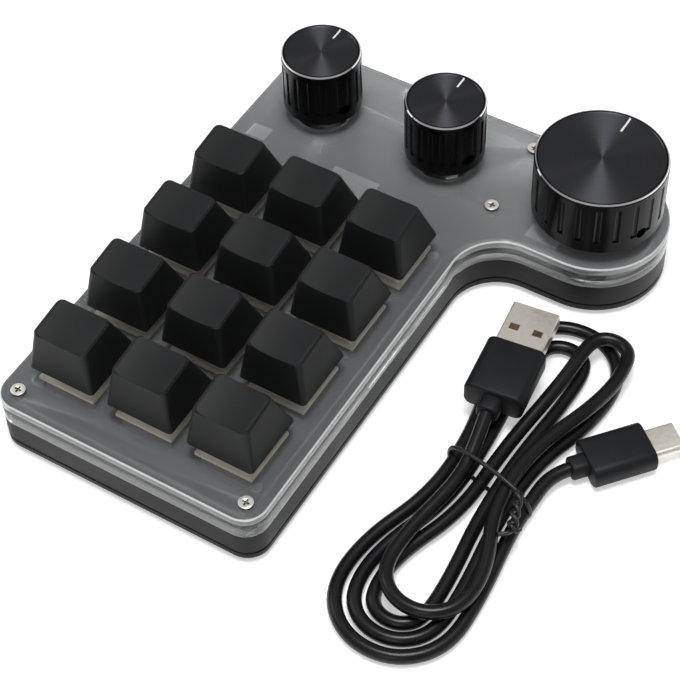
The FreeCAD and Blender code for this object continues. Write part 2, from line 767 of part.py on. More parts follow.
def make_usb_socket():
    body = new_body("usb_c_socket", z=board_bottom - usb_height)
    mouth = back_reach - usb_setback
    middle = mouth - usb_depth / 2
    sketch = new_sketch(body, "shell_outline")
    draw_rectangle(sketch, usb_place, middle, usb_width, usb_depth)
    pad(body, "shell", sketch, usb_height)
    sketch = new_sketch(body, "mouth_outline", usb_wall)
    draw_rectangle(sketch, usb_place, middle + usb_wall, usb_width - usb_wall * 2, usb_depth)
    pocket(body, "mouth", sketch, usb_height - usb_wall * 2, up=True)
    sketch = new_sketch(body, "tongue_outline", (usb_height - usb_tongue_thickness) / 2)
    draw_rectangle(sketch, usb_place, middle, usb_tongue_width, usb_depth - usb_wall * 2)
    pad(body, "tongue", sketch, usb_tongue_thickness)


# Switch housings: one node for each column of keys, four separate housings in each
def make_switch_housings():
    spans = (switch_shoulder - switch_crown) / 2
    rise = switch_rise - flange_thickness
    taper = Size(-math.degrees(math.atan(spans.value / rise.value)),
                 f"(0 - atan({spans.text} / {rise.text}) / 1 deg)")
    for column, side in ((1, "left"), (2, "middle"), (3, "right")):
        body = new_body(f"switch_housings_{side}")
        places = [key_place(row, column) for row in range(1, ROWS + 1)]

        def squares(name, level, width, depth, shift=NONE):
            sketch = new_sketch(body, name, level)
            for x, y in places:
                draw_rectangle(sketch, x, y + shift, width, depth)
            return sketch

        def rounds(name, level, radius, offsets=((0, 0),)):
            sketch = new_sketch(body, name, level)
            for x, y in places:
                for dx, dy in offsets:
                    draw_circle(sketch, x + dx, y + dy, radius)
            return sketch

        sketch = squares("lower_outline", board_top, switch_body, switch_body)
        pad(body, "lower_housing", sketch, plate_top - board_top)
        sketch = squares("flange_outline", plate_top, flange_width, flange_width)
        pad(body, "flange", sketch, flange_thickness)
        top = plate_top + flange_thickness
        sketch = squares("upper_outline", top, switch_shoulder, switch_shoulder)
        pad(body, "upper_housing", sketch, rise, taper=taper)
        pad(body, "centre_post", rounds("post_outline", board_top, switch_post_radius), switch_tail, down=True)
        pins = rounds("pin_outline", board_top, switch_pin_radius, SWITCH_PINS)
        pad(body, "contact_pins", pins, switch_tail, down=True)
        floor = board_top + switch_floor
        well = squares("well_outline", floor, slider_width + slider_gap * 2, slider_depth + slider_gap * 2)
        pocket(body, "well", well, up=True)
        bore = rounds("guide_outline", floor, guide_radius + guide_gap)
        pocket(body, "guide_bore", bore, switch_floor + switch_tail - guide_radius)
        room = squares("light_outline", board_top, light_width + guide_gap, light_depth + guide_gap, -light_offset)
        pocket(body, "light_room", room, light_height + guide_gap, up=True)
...
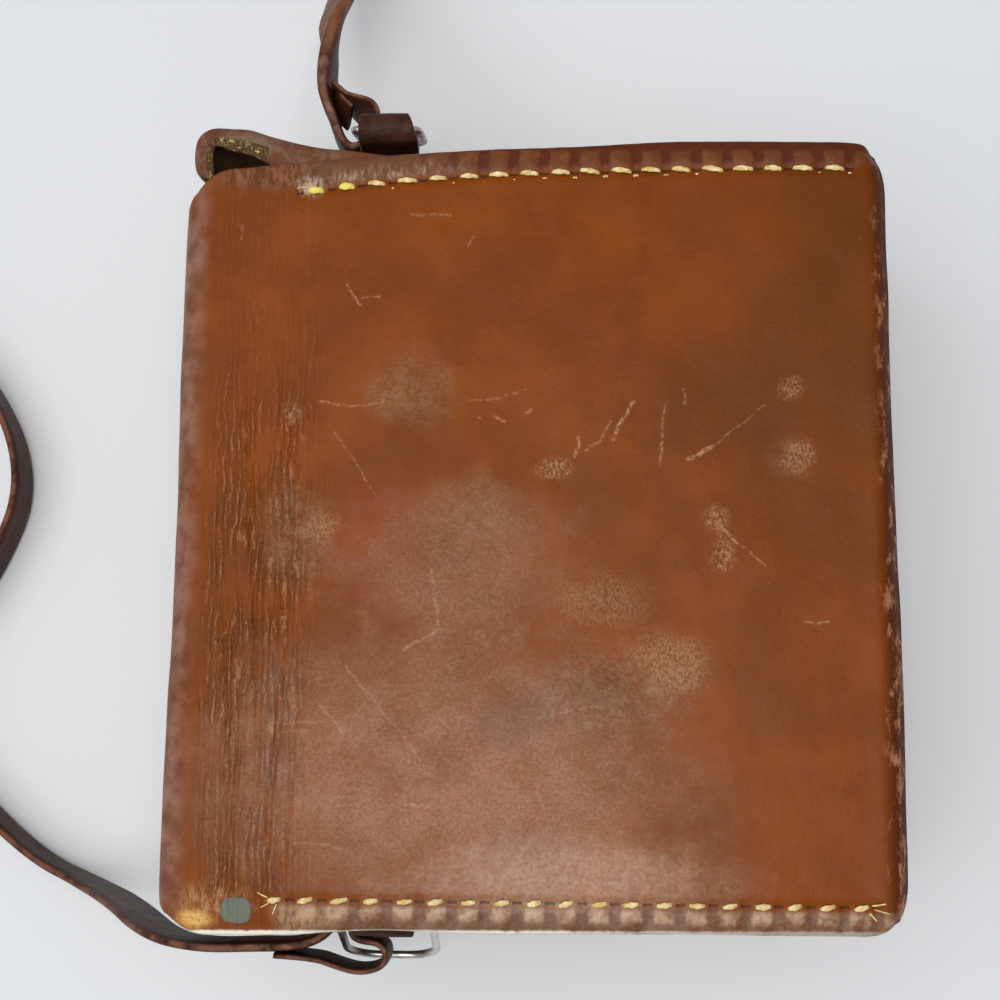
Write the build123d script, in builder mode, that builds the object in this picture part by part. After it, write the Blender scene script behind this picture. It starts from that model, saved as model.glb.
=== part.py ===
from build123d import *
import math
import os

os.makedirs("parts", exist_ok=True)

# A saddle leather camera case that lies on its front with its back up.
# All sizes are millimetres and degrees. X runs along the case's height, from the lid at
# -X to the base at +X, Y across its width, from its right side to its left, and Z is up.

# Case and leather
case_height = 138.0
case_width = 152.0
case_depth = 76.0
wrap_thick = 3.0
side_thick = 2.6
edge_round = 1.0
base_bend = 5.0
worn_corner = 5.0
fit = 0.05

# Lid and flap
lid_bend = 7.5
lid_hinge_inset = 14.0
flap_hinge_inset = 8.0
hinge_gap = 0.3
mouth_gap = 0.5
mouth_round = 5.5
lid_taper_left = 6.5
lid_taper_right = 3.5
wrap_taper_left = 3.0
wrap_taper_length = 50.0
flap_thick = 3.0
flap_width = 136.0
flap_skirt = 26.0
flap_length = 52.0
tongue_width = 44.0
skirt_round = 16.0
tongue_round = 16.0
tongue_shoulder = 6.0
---
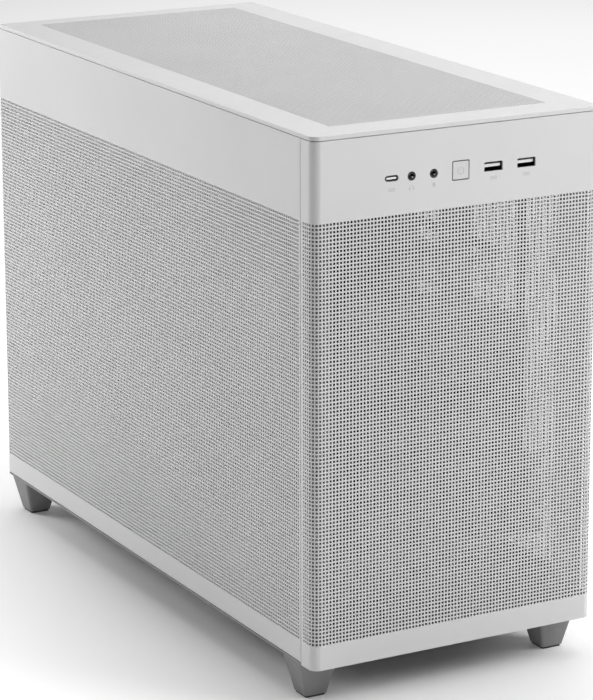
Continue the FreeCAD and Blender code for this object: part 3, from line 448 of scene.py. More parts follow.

Aim of the task
Start at the line with "Write the build123d", stop at the line with "tongue_shoulder = 6.0", and return every line in that stretch exactly, those two included.

Full solution
Write the build123d script, in builder mode, that builds the object in this picture part by part. After it, write the Blender scene script behind this picture. It starts from that model, saved as model.glb.
=== part.py ===
from build123d import *
import math
import os

os.makedirs("parts", exist_ok=True)

# A saddle leather camera case that lies on its front with its back up.
# All sizes are millimetres and degrees. X runs along the case's height, from the lid at
# -X to the base at +X, Y across its width, from its right side to its left, and Z is up.

# Case and leather
case_height = 138.0
case_width = 152.0
case_depth = 76.0
wrap_thick = 3.0
side_thick = 2.6
edge_round = 1.0
base_bend = 5.0
worn_corner = 5.0
fit = 0.05

# Lid and flap
lid_bend = 7.5
lid_hinge_inset = 14.0
flap_hinge_inset = 8.0
hinge_gap = 0.3
mouth_gap = 0.5
mouth_round = 5.5
lid_taper_left = 6.5
lid_taper_right = 3.5
wrap_taper_left = 3.0
wrap_taper_length = 50.0
flap_thick = 3.0
flap_width = 136.0
flap_skirt = 26.0
flap_length = 52.0
tongue_width = 44.0
skirt_round = 16.0
tongue_round = 16.0
tongue_shoulder = 6.0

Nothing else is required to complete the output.